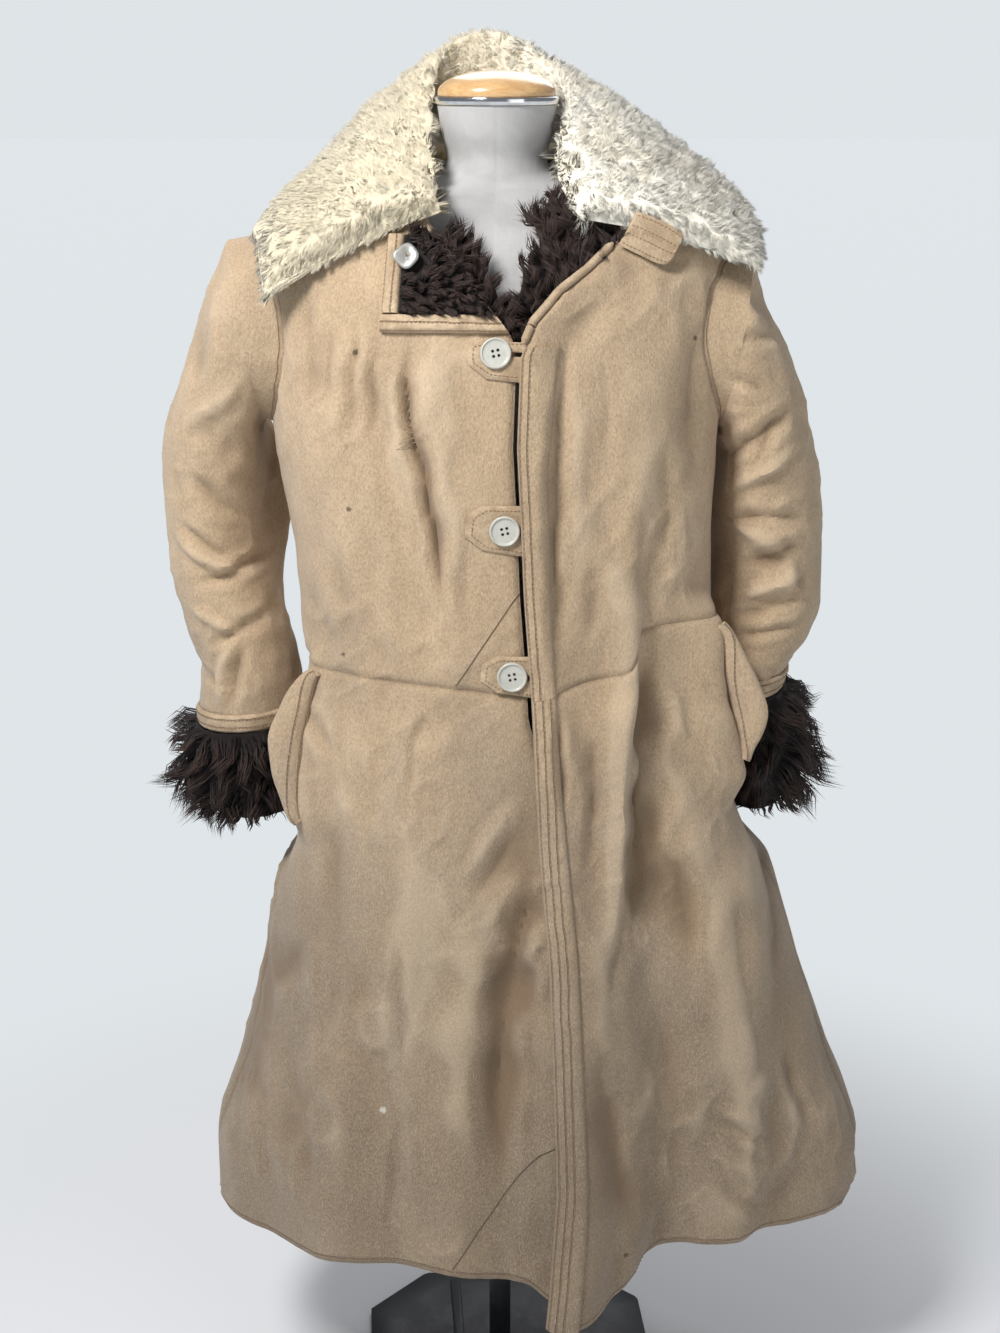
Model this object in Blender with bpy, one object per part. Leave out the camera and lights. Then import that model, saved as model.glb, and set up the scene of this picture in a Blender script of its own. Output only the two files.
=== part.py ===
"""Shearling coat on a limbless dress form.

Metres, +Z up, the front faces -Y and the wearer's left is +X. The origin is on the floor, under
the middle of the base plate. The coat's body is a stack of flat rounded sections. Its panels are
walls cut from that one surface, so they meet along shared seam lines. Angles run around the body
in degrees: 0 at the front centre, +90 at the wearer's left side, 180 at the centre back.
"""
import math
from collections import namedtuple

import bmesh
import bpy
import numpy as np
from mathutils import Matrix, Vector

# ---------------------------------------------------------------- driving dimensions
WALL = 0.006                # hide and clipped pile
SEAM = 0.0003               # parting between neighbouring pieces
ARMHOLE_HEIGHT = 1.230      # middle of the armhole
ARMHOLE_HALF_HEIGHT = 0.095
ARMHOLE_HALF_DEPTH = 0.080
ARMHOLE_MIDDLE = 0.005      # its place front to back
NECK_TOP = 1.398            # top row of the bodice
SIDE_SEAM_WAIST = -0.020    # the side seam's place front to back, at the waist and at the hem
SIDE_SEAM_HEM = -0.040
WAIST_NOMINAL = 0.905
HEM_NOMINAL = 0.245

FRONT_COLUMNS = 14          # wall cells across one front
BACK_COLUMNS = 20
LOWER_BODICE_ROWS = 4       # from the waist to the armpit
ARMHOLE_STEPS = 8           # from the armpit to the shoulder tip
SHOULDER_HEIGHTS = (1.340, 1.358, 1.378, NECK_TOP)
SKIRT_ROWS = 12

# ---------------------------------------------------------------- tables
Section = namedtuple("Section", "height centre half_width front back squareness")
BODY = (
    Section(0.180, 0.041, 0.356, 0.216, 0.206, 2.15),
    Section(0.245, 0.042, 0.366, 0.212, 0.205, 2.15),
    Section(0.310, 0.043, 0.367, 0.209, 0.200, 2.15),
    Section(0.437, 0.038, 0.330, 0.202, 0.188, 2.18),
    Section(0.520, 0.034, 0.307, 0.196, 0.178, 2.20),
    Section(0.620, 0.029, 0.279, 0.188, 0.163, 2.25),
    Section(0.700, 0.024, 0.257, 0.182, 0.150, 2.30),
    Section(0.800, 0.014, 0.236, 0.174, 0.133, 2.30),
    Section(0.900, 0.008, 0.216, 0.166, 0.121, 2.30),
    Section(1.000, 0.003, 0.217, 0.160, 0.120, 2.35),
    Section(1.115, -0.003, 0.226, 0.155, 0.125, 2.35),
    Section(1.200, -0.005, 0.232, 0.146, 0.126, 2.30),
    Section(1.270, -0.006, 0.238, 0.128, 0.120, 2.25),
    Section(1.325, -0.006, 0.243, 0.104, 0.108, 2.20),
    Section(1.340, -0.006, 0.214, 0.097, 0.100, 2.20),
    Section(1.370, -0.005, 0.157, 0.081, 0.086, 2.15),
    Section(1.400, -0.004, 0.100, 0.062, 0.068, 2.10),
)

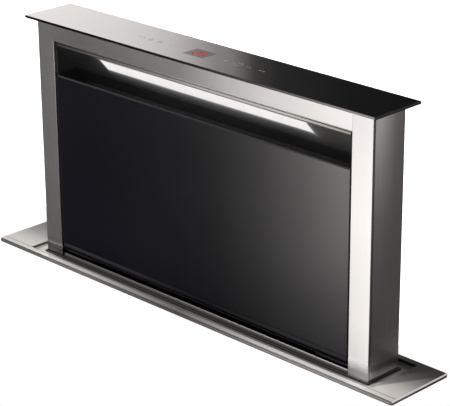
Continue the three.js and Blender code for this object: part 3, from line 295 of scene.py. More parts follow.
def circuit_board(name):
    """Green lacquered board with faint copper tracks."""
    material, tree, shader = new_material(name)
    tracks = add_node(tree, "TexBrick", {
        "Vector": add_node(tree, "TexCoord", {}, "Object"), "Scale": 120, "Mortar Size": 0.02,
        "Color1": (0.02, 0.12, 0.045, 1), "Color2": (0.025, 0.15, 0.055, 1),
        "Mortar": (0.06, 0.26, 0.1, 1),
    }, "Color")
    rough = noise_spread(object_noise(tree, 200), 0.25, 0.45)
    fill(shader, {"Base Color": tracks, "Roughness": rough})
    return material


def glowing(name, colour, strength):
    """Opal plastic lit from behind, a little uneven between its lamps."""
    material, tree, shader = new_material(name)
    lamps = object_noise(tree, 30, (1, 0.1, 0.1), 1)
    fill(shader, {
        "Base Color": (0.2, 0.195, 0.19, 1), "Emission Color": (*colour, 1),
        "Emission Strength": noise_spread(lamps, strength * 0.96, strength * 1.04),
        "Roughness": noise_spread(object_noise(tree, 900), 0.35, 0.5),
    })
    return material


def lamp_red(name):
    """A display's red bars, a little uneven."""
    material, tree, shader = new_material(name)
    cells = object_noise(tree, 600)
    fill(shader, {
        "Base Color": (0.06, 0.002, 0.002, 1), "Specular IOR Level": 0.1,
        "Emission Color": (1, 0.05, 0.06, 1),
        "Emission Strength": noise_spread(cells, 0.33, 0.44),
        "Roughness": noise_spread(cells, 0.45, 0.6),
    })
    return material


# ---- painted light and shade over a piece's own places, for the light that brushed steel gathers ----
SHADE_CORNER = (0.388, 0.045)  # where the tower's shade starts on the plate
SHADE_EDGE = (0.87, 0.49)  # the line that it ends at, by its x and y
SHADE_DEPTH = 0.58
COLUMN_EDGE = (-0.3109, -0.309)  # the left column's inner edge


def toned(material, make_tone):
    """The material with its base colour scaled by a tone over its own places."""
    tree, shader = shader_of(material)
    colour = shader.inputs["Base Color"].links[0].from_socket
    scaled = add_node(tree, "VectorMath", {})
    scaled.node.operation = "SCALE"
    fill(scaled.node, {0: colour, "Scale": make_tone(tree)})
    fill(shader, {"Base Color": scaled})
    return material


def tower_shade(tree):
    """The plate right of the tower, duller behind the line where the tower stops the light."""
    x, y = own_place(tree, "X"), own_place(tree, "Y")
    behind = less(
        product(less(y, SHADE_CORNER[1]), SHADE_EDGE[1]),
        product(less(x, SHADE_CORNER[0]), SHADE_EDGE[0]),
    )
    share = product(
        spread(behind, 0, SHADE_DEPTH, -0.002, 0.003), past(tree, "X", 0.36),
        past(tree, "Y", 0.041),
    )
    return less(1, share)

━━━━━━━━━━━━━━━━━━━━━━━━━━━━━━

### Task prompt
Return, please, the lines of the data from the first through the line containing "limbless dress form.", both kept, exactly as they stand and nothing more.

### The result
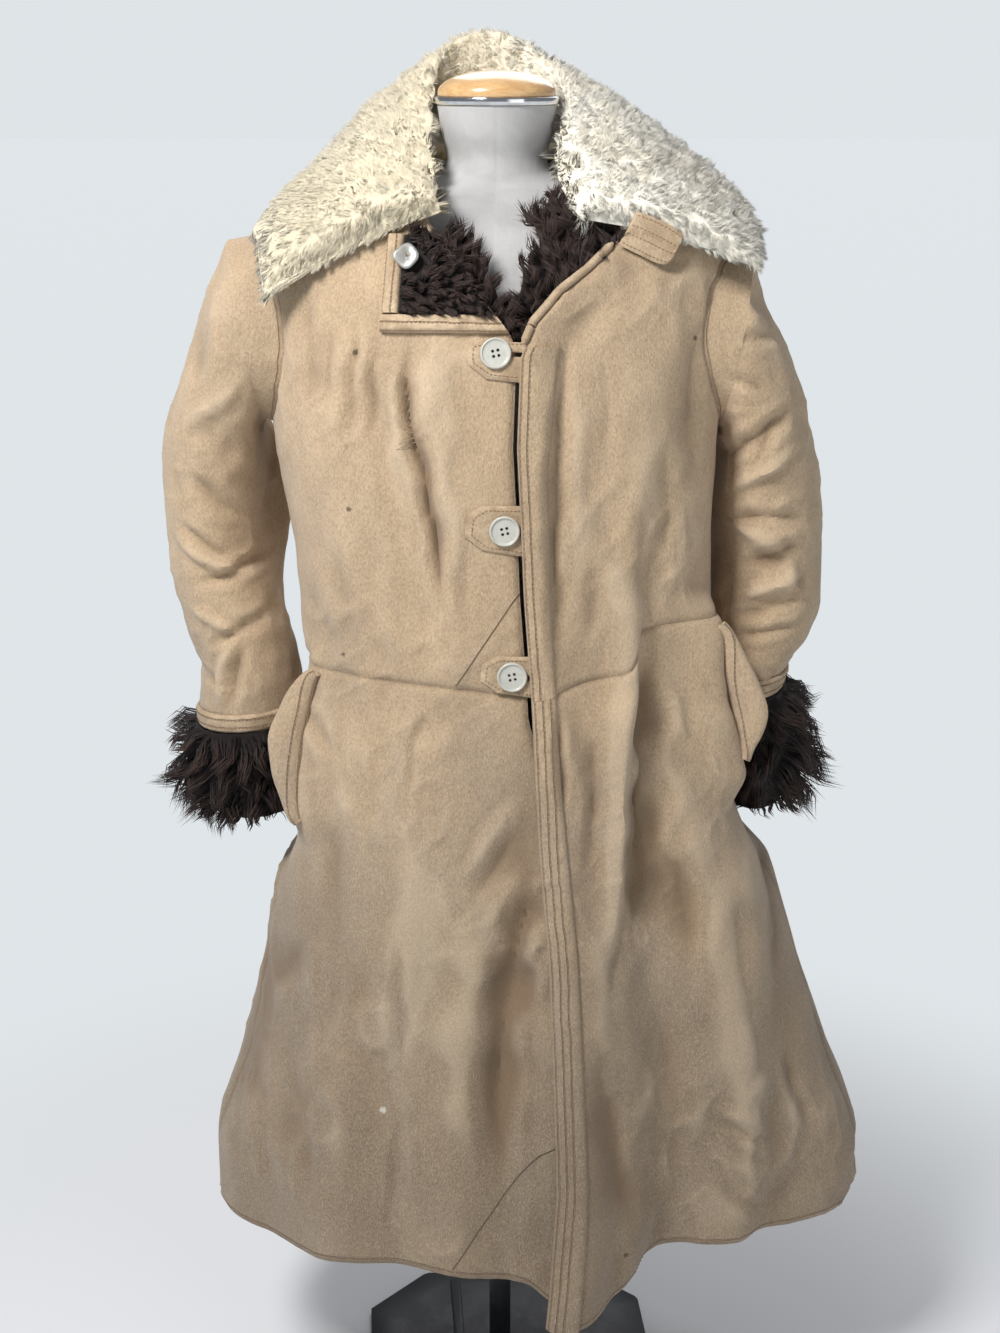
Model this object in Blender with bpy, one object per part. Leave out the camera and lights. Then import that model, saved as model.glb, and set up the scene of this picture in a Blender script of its own. Output only the two files.
=== part.py ===
"""Shearling coat on a limbless dress form.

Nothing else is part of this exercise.